I think the notion here is that either:
* There's a shared upstream origin or author between this toolkit and the Operation Triangulation toolkit ahead of the use in Operation Triangulation (ie - someone sold this chain to both the Operation Triangulation authors and a third party). I actually think that the uses of specifically structured code-names internally and the overall structure of the codebase described in the Google writeup make this theory less likely; building an exploit toolkit while using these practices to cosplay as a US-government affiliated engineer would be clever and fun, but it's not something we've really seen before.
* This toolkit originated from (whether it was leaked, compromised, or resold) the same actor who was responsible for Operation Triangulation.

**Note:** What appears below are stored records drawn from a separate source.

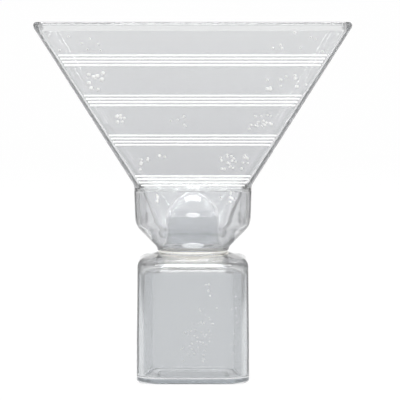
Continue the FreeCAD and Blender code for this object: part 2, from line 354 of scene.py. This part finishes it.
bead = 1.5 * MM
rim_level = hopper_high.z - bead
rim_half = hopper_high.x - bead
rim_corner = 3.8 * MM
spout_bore = 13.2 * MM
spout_half = 14.8 * MM
spout_top_half = 23.5 * MM
wall_top = (hopper_high.x - 0.25 * MM, hopper_high.z - 2.6 * MM)
foot_top = (collar_high.x + 0.25 * MM, seal_high.z + 1.7 * MM)
throat_half = 22.1 * MM
inner_top = (hopper_high.x - 3.05 * MM, hopper_high.z - 3.2 * MM)

hopper_profile = bend([
    (spout_bore, hopper_low.z, 13.0 * MM, 0),
    (spout_bore + 0.1 * MM, hopper_low.z + 0.3 * MM, 13.1 * MM, 0),
    (throat_half, seal_high.z, 3.5 * MM, 3.0 * MM),
    (*inner_top, 1.6 * MM, 0),
])
hopper_profile += arc(rim_half, rim_level, rim_corner, bead, 178, -30)
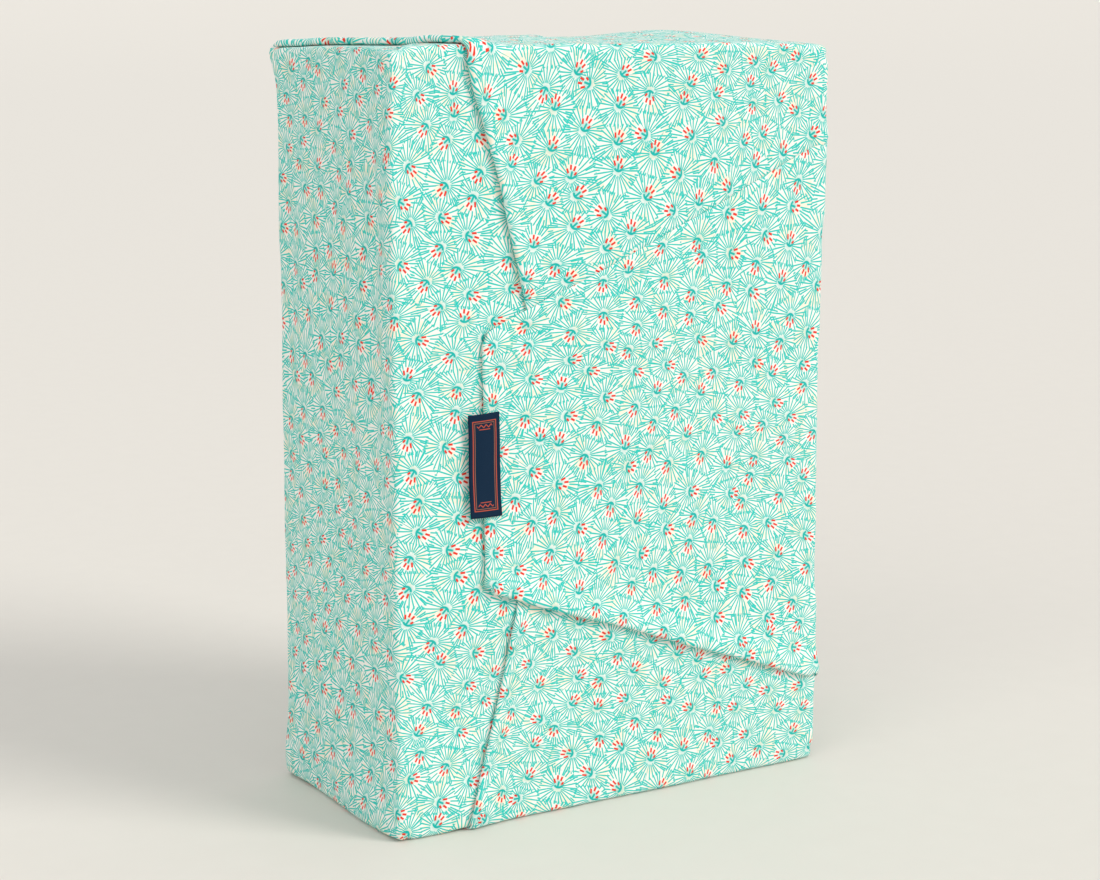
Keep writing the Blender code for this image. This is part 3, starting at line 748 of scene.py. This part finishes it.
    def make_hem(self, hems):
        """The outline of the cloth, with the ends of the creases among its points."""
        corners = self.outline()
        known = np.array(self.flat)
        owners = list(self.facets)
        for i, b in enumerate(corners):
            a = corners[i - 1]
            along = (b - a) / np.linalg.norm(b - a)
            marks = [(0.0, None), (self.side, None)]
            for index in hems:
                away = self.flat[index] - a
                if abs(away[0] * along[1] - away[1] * along[0]) < 1e-3:
                    marks.append((float(away @ along), index))
            marks.sort(key=lambda mark: mark[0])
            line = [marks[0]]
            for (before, _), (s, index) in zip(marks[:-1], marks[1:]):
                steps = max(1, int(round((s - before) / GRID)))
                line += [(before + (s - before) * step / steps, None) for step in range(1, steps)]
                line.append((s, index))
            chain = []
            for s, index in line:
                if index is None:
                    flat = a + s * along
                    gap = np.linalg.norm(known - flat, axis=1)
                    if gap.min() < 1e-4:
                        index = int(gap.argmin())
                    else:
                        inner = flat[None] * 0.9999 + 0.0001 * np.array((self.shift, 0.0))
                        owner = min(owners, key=lambda n: distance_outside(inner, self.facets[n]["shape"])[0])
                        index = self.add(flat, self.placed(owner, flat[None])[0])
                        known = np.array(self.flat)
                chain.append(index)
            self.edges += [(p, q) for p, q in zip(chain[:-1], chain[1:]) if p != q]

    def fold(self):
        """The folded cloth as places, faces and the flat place of each point."""
        hems = []
        for k, crease in enumerate(self.creases):
            self.make_strip(k, crease, hems)
        patches = self.make_knot_patches(hems)
        self.fill(patches)
        self.make_hem(hems)
        result = delaunay_2d_cdt([Vector(p) for p in self.flat], self.edges, [], 1, 1e-5)
        points, faces, sources = result[0], result[2], result[3]
        places = []
        free = []
        for i, point in enumerate(points):
            if not sources[i]:
                raise ValueError("two creases cross at " + str(point))
            places.append(self.place[sources[i][0]])
            if sources[i][0] in self.loose:
                free.append((i, *self.loose[sources[i][0]]))
        faces = [tuple(face)[::-1] for face in faces]
        places = np.array(places) + np.array((0.0, 0.0, self.thick / 2))
        return places, faces, np.array([tuple(p) for p in points]), free


def neighbours(faces):
    """Each edge of the mesh both ways, as pairs of point numbers."""
    pairs = {(min(a, b), max(a, b)) for face in faces for a, b in zip(face, face[1:] + face[:1])}
    pairs = np.array(sorted(pairs))
    return np.concatenate((pairs, pairs[:, ::-1]))


def totals(places, both):
    """The sum of the places round each point."""
    total = np.zeros_like(places)
    np.add.at(total, both[:, 0], places[both[:, 1]])
    return total


def relaxed(places, faces, knots, rounds=240, point=0.8):
    """The points of the knots settle between the cloth round them, then reach for the sharp corner."""
    free = np.array([index for index, _, _ in knots])
    wanted = np.zeros(len(places), bool)
    wanted[free] = True
    both = neighbours(faces)
    both = both[wanted[both[:, 0]]]
    count = np.bincount(both[:, 0], minlength=len(places))[free][:, None]
    moved = places.copy()
    for _ in range(rounds):
        moved[free] = totals(moved, both)[free] / count
    middles = {}
    for index, near, corner in knots:
        best = middles.get(tuple(corner), (-1.0, None))
        if near > best[0]:
            middles[tuple(corner)] = (near, moved[index].copy())
    for index, near, corner in knots:
        moved[index] += point * near * (corner - middles[tuple(corner)][1])
    return moved


def softened(places, faces, knots, rounds=2, near=6.0):
    """Takes the hard edges off the cloth close to the knots."""
    free = np.array([index for index, _, _ in knots])
    both = neighbours(faces)
    count = np.maximum(np.bincount(both[:, 0], minlength=len(places)), 1)[:, None]
    weight = np.zeros(len(places))
    for centre in places[free][::3]:
        away = np.linalg.norm(places - centre, axis=1)
        weight = np.maximum(weight, np.clip(1.0 - away / near, 0, 1))
    moved = places.copy()
    for _ in range(rounds):
        moved += 0.5 * weight[:, None] * (totals(moved, both) / count - moved)
    return moved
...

The article's deep dive into the math does it a disservice IMO, by making this seem like an arcane and complex issue. This is an EC Cryptography 101 level mistake.
Reading the actual CIRCL library source and README on GitHub: https://github.com/cloudflare/circl makes me see it as just fundamentally unserious, though; there's a big "lol don't use this!" disclaimer and no elaboration about considerations applied to each implementation to avoid common pitfalls, mention of third or first-party audit reports, or really anything I'd expect to see from a cryptography library.

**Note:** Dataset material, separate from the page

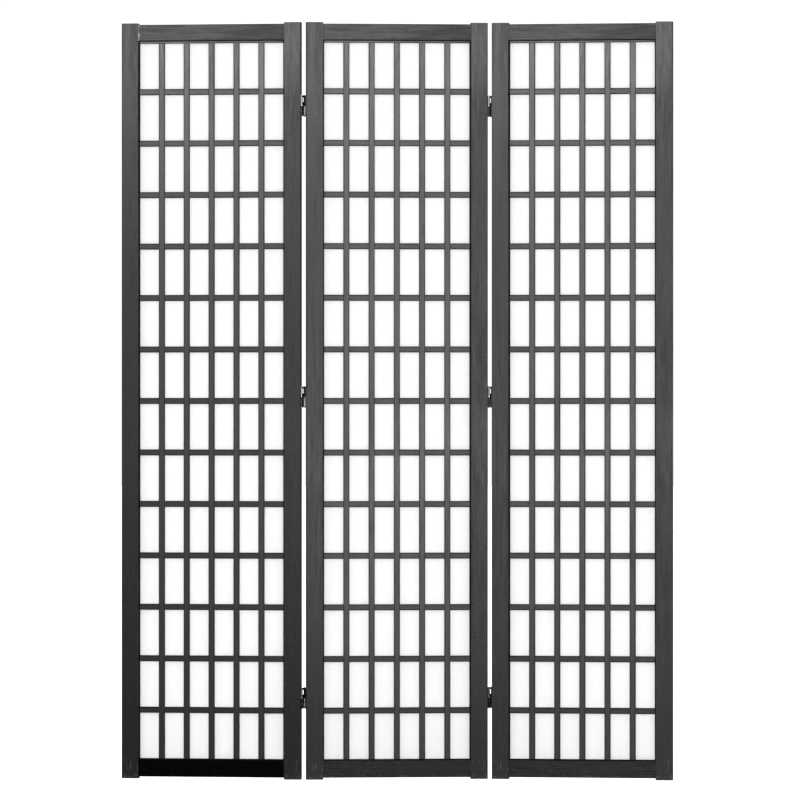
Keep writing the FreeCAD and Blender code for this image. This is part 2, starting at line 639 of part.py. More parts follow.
def make_screen():
    """The panels' places follow from the middle one: each outer panel is folded with its
    hinges' links, the left one about the back pins and the right one about the front pins."""
    flat = vector()
    fold = "-sizes.rest_fold"
    middle = add_frame("middle_panel_frame", move(flat, "sizes.middle_turn"))
    left_edge = add_frame("middle_left_edge", f"{middle} * {move(vector('-' + HALF_WIDTH))}")
    right_edge = add_frame("middle_right_edge", f"{middle} * {move(vector(HALF_WIDTH))}")

    left_in_line = f"{left_edge} * {move(vector('-sizes.hinge_gap'))}"
    left_folded = f"{left_in_line} * {move(BACK_PIN, fold)} * {move(f'{BACK_PIN} * -1')}"
    left_link = add_frame("left_link_frame", left_folded)
    right_folded = f"{right_edge} * {move(FRONT_PIN, fold)} * {move(f'{FRONT_PIN} * -1')}"
    right_link = add_frame("right_link_frame", right_folded)

    left = add_frame("left_panel_frame", f"{left_link} * {move(vector('-' + HALF_WIDTH))}")
    right_far = f"{right_link} * {move(vector('sizes.hinge_gap'))}"
    right_start = add_frame("right_panel_edge", right_far)
    right = add_frame("right_panel_frame", f"{right_start} * {move(vector(HALF_WIDTH))}")
    doc.recompute()

    make_panel("left_panel", left, (1,))
    make_panel("middle_panel", middle, (-1, 1))
    make_panel("right_panel", right, (-1,))
    make_hinge_line("left", left_link, left_link, left_edge)
    make_hinge_line("right", right_link, right_edge, right_start)

    screw = make_screw()
    make_screws("left_panel_hinge_screws", left_link, screw, 1)
    make_screws("middle_panel_left_hinge_screws", left_edge, screw, -1)
    make_screws("middle_panel_right_hinge_screws", right_edge, screw, 1)
    make_screws("right_panel_hinge_screws", right_start, screw, -1)


def check_document():
    """No object may have failed, and each piece has to be a sound shape."""
    for thing in doc.Objects:
        if "Invalid" in thing.State or "Error" in thing.State:
            raise RuntimeError(f"{thing.Name} failed: {thing.State}")
    for node in nodes:
        if node.Shape.isNull() or not node.Shape.isValid() or not node.Shape.Solids:
            raise RuntimeError(f"{node.Name} has no sound shape")


def write_parts():
    os.makedirs("parts", exist_ok=True)
    for node in nodes:
        node.Label = node.Name
        node.Shape.exportStep(f"parts/{node.Label}.step")


fill_sheet()
make_screen()
doc.recompute()
check_document()
write_parts()
print(len(nodes), "nodes,", sum(len(node.Shape.Solids) for node in nodes), "solids")
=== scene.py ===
import json
import math

import bmesh
import bpy
from mathutils import Matrix, Vector


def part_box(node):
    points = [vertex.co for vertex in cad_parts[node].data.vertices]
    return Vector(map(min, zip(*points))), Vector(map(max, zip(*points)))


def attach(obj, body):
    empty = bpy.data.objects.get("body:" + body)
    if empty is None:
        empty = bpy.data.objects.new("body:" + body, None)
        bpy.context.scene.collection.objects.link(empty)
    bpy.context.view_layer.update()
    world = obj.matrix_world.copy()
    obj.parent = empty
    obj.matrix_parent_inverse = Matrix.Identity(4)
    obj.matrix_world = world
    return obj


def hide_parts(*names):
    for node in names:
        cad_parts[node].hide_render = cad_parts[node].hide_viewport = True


bl_info = {
    "name": "Shoji folding screen",
    "version": (1, 0, 0),
    "blender": (4, 5, 0),
    "location": "View3D > Sidebar > Shoji screen",
    "description": "Lattices, paper, stained wood and hinges of a three-panel folding screen",
    "category": "Object",
}

MM = 0.001
# The axes along a panel or the whole screen, and up it.
ALONG, UP = 0, 2

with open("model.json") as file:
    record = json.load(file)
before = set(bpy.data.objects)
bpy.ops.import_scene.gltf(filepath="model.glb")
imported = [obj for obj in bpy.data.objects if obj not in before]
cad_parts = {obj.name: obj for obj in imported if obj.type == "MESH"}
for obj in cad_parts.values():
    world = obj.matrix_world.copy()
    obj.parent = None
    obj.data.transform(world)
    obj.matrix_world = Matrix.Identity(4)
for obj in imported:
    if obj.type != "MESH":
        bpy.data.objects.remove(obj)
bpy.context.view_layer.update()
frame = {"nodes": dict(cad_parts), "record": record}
PANELS = ("left_panel", "middle_panel", "right_panel")
NICKEL_ENDINGS = ("_pins", "_screws")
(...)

> We need Good Samaritan laws that legally protect and reward white hats.
What does this even mean? How is the a government going to do a better job valuing and scoring exploits than the existing market?

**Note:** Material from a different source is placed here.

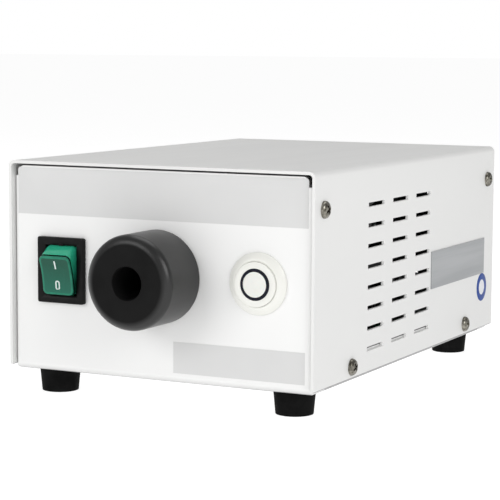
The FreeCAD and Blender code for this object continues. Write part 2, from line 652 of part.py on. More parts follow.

I'm genuinely curious about how you suggest we achieve
> Rewards that pay the bills and not whatever big tech companies have in their couch cushions.
So far, the industry has tried bounty programs. High-tier bugs are impossible to value and there is too much low-value noise, so the market converges to mediocrity, and I'm not sure how having a government run such a program (or set reward tiers, or something) would make this any different.
And, the industry and governments have tried punitive regulation - "if you didn't comply with XYZ standard, you're liable for getting owned." To some extent this works as it increases pay for in-house security and makes work for consulting firms. This notion might be worth expanding in some areas, but just like financial regulation, it is a double edged sword - it also leads to death-by-checkbox audit "security" and predatory nonsense "audit firms."